DESCRIPTION OF THE TASK: Go through the listing beneath this task and return every line that carries the string "bending".

++++ INFORMATION PROVIDED

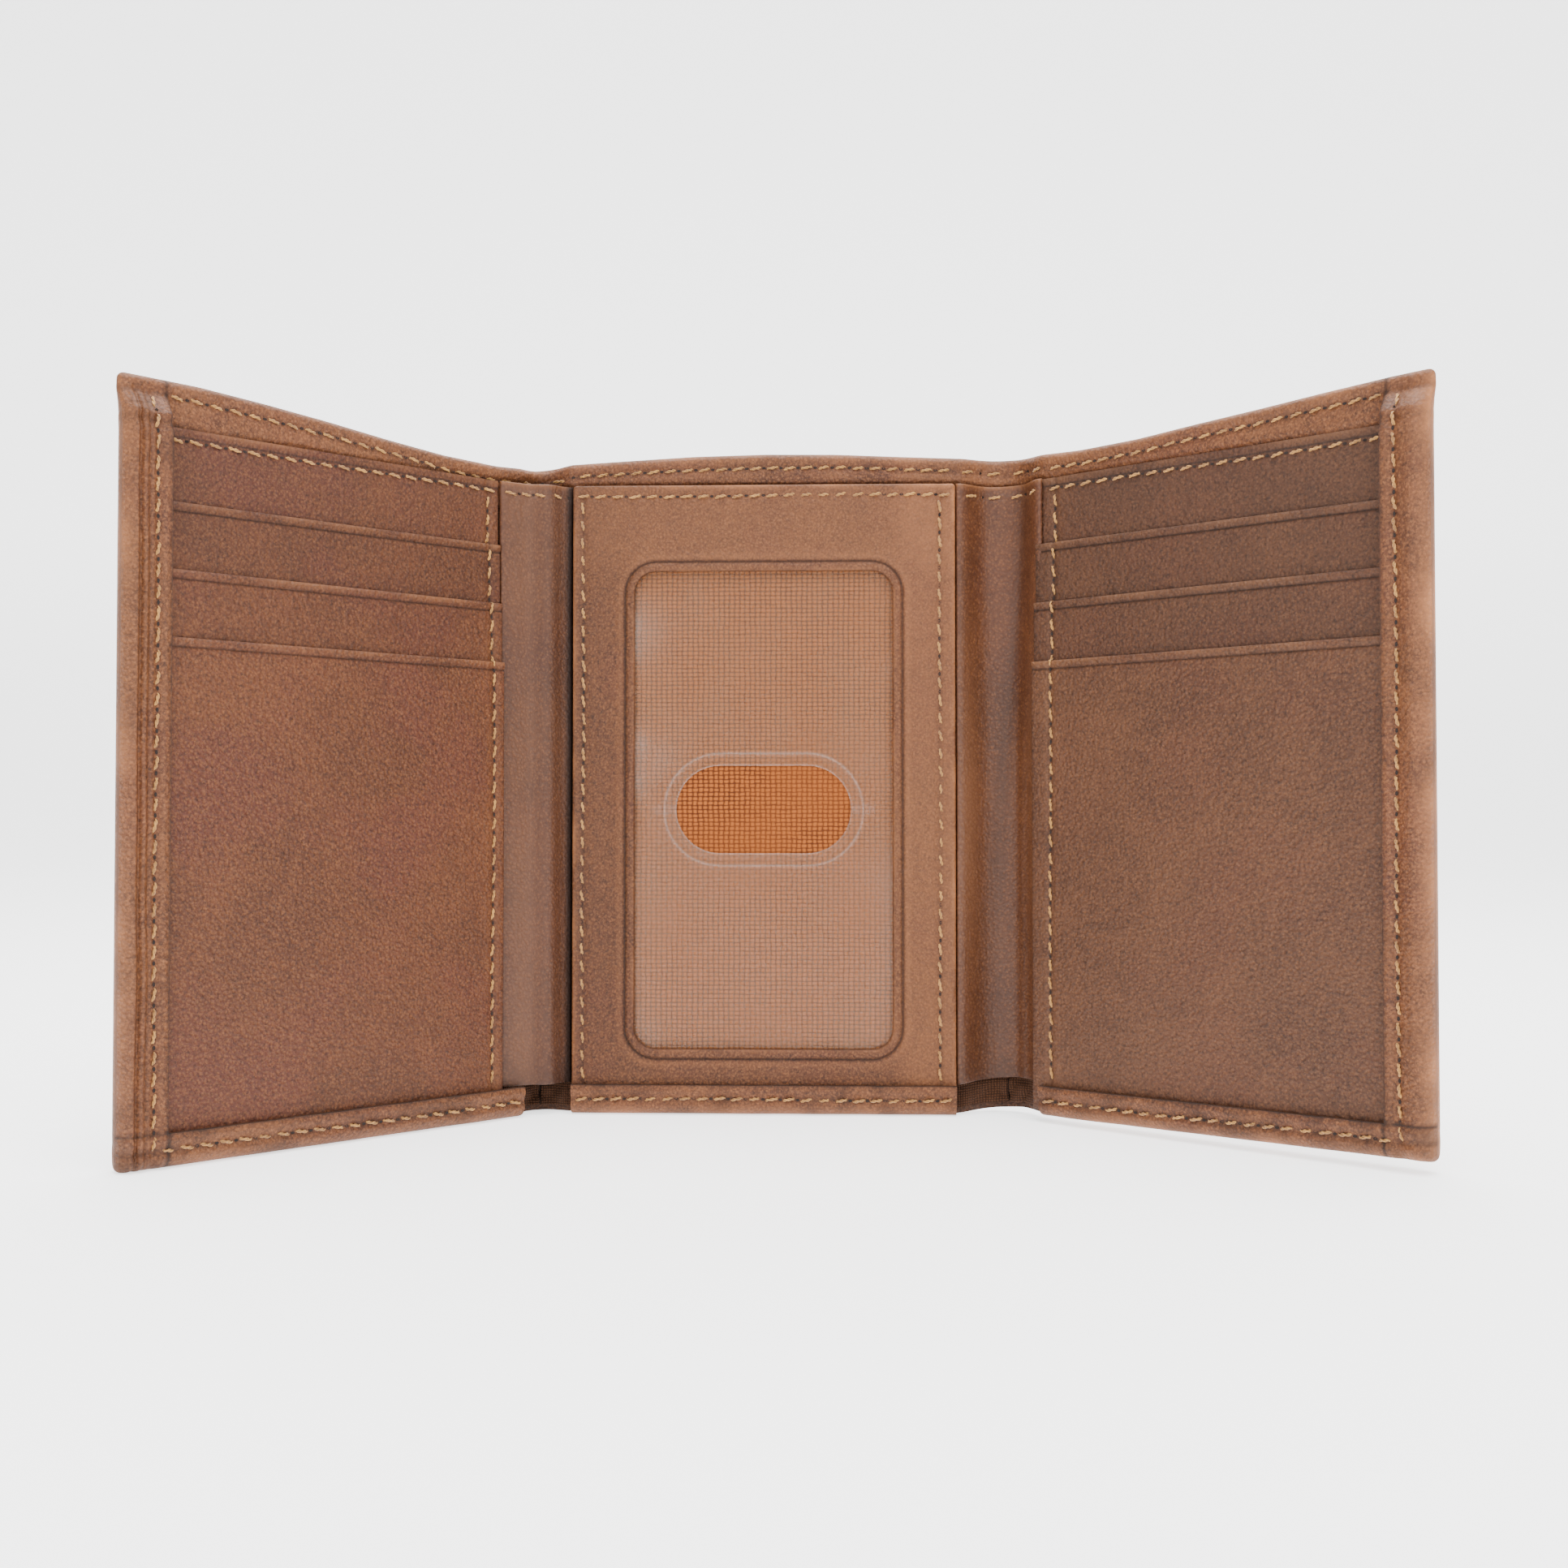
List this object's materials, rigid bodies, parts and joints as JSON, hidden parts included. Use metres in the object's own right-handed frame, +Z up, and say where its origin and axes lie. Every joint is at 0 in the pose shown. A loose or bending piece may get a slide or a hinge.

++++++++
++++ INFORMATION PROVIDED

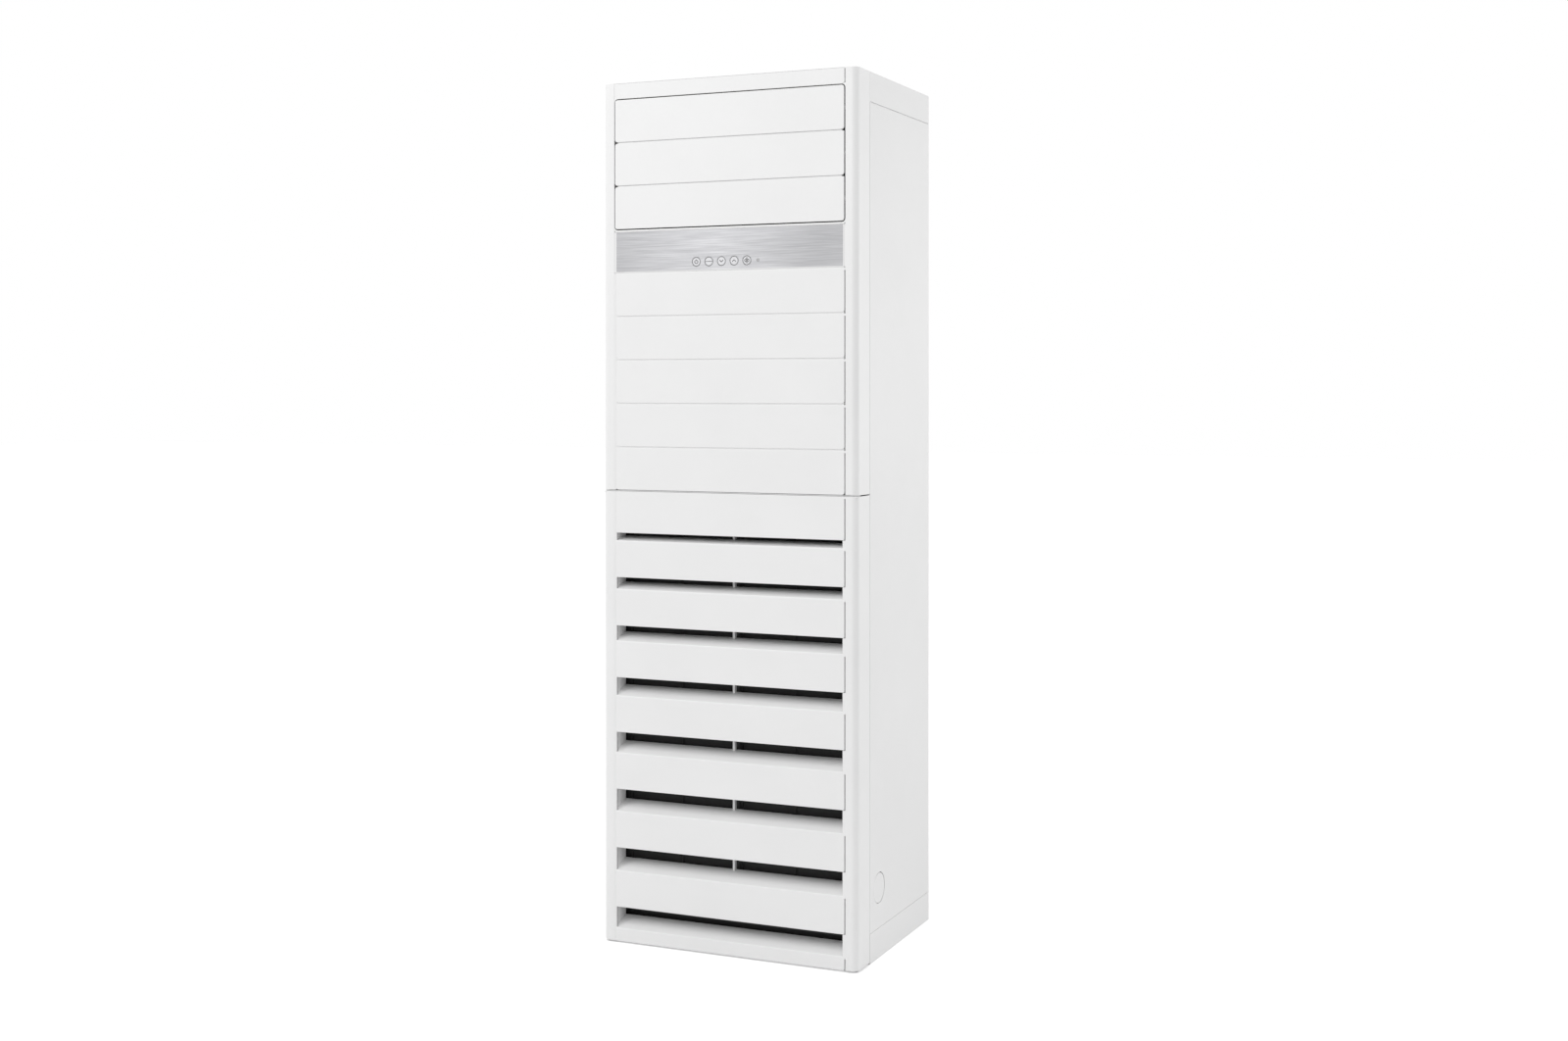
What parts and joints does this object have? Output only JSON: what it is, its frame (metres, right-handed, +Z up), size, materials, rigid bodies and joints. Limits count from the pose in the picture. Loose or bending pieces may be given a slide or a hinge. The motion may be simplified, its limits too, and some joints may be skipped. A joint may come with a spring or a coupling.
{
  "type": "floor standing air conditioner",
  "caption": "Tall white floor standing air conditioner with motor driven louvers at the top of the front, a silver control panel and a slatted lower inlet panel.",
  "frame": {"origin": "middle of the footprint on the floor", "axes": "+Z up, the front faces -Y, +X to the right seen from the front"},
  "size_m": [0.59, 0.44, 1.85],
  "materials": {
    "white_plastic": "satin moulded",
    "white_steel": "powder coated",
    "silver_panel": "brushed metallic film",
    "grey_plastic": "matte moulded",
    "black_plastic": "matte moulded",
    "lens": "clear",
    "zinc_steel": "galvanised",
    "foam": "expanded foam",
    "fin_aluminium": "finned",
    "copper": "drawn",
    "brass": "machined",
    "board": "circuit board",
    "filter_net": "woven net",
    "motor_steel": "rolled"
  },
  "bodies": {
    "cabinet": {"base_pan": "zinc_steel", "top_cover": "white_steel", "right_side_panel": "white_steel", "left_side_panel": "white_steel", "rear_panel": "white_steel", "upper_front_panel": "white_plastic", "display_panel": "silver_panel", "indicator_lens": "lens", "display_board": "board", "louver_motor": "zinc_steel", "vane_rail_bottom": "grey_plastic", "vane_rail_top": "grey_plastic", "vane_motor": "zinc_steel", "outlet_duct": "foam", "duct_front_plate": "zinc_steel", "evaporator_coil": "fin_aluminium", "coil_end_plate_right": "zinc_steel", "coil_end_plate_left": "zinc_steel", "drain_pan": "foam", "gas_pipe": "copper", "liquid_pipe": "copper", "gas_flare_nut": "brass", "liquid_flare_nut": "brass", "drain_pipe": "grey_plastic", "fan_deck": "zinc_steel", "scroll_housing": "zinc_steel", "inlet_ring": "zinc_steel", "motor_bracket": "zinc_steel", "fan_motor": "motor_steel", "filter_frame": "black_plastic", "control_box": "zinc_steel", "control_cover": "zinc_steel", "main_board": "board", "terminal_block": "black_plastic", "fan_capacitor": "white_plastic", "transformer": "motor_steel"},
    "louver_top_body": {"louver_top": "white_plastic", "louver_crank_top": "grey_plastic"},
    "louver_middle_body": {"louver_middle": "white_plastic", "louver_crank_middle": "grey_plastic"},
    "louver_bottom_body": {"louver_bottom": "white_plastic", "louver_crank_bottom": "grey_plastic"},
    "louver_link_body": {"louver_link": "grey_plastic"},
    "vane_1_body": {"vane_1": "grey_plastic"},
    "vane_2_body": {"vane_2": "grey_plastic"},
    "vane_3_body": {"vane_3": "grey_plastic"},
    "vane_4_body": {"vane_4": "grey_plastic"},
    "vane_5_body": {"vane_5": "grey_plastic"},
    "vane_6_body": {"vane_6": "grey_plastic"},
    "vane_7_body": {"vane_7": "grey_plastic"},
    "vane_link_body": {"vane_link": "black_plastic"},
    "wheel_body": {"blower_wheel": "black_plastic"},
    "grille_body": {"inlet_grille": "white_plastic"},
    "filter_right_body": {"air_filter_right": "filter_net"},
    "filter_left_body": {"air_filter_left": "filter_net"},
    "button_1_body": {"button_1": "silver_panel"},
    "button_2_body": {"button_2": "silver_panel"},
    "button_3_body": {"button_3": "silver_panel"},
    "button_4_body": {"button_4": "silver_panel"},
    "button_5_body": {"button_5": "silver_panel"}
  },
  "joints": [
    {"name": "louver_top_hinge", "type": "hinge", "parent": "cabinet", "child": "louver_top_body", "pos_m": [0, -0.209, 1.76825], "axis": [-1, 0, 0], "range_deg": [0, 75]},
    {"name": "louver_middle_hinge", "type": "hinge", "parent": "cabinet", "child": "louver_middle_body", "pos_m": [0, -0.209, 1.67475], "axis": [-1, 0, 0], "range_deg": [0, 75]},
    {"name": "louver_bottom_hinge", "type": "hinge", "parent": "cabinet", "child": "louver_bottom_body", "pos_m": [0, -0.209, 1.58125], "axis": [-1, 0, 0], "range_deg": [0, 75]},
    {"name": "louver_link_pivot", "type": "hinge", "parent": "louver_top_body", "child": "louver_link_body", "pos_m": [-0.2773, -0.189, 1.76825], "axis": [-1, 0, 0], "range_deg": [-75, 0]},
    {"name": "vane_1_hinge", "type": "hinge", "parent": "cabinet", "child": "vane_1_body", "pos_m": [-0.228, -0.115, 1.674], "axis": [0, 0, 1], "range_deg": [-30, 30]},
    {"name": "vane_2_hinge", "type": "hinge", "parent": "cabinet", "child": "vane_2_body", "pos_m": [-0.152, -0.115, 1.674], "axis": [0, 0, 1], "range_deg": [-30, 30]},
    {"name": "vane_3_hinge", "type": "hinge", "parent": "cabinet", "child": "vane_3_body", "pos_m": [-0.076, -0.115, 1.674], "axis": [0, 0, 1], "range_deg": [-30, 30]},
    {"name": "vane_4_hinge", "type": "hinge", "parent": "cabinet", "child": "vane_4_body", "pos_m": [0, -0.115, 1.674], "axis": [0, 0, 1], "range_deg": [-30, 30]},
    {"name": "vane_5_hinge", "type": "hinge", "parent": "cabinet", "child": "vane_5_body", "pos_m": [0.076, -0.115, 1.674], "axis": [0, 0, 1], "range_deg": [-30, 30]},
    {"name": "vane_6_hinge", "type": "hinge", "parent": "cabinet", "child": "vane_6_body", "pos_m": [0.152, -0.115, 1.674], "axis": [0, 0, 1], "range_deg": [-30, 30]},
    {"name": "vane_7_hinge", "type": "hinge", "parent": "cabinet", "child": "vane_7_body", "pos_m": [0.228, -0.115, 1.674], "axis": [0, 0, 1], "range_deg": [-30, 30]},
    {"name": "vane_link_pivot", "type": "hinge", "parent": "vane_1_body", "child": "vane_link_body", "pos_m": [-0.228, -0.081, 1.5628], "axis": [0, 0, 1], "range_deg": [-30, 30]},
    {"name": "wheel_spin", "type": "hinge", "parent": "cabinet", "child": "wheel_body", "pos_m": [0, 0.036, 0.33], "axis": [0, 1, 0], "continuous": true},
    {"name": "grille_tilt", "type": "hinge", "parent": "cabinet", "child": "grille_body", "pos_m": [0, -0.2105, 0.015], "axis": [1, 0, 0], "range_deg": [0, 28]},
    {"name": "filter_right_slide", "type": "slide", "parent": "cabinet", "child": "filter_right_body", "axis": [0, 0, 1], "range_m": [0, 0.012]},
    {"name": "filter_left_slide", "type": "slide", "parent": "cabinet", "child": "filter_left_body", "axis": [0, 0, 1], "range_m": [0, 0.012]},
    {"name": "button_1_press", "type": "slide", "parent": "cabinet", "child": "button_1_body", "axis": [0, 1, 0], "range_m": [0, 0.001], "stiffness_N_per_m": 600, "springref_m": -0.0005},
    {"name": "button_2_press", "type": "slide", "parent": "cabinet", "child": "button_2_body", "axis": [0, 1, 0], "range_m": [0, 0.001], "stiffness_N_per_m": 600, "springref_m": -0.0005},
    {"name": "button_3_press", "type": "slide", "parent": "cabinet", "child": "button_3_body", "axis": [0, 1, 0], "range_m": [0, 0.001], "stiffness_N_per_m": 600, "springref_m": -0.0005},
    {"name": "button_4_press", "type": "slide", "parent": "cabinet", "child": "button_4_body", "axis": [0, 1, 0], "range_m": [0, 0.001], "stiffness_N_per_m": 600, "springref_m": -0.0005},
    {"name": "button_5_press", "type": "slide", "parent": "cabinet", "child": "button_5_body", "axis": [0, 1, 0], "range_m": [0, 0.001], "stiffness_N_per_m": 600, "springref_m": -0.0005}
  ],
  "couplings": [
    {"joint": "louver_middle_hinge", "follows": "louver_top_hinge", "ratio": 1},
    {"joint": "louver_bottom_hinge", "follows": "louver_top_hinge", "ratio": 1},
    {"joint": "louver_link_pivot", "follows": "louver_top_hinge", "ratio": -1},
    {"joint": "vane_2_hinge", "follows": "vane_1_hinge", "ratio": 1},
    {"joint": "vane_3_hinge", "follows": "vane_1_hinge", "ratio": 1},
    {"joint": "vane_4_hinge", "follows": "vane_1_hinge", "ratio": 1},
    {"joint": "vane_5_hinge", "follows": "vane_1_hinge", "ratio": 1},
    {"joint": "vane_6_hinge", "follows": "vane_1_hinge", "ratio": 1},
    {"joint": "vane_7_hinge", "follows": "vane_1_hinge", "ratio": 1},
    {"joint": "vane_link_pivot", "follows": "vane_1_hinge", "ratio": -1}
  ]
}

++++++++

RESPONSE TO THE TASK:
List this object's materials, rigid bodies, parts and joints as JSON, hidden parts included. Use metres in the object's own right-handed frame, +Z up, and say where its origin and axes lie. Every joint is at 0 in the pose shown. A loose or bending piece may get a slide or a hinge.
What parts and joints does this object have? Output only JSON: what it is, its frame (metres, right-handed, +Z up), size, materials, rigid bodies and joints. Limits count from the pose in the picture. Loose or bending pieces may be given a slide or a hinge. The motion may be simplified, its limits too, and some joints may be skipped. A joint may come with a spring or a coupling.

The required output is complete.